The US is trying to convince Middle East allies to add dozens more robot vessels around the Arabian Peninsula to better detect threats from countries like Iran, a move to protect waterways vital to global commerce and oil trade.
The US, which leads two international maritime coalitions out of Bahrain, wants to have more than 100 unmanned surface vehicles — sometimes called robots at sea — in operation by the end of the summer, Vice Admiral Brad Cooper, who commands the coalitions and the Bahrain-based Fifth Fleet, said in an interview.
An initial target of 50 was met in February and the technology delivers a cost-effective and efficient way of deepening US partnerships, he said, the Financial Post reported.
The plan is being carried out as Iran, emboldened by a China-brokered deal to re-establish relations with US ally Saudi Arabia, seized a second oil tanker in less than a week.
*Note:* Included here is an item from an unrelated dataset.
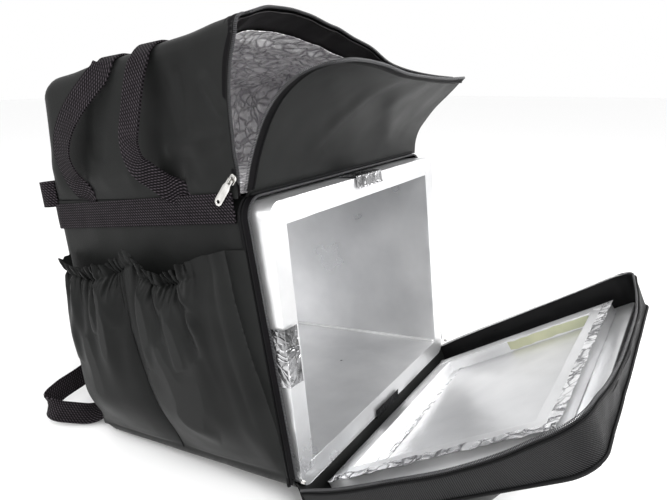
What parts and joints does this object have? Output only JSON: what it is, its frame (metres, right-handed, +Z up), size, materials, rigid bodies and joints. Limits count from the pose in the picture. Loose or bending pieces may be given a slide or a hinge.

The US Navy released footage of boats it said were owned by Iran’s Islamic Revolutionary Guard Corps swarming the Panama-flagged oil tanker Niovi as it sailed through the Strait of Hormuz, between Iran and Oman.
In addition to Iran, the US is concerned about China’s efforts to expand military and security ties with Gulf Arab states, who have historically relied on the US for defense needs.
China, the largest trading partner for most of those countries and the top buyer of crude oil from the region, already has a naval base in Djibouti in the Horn of Africa.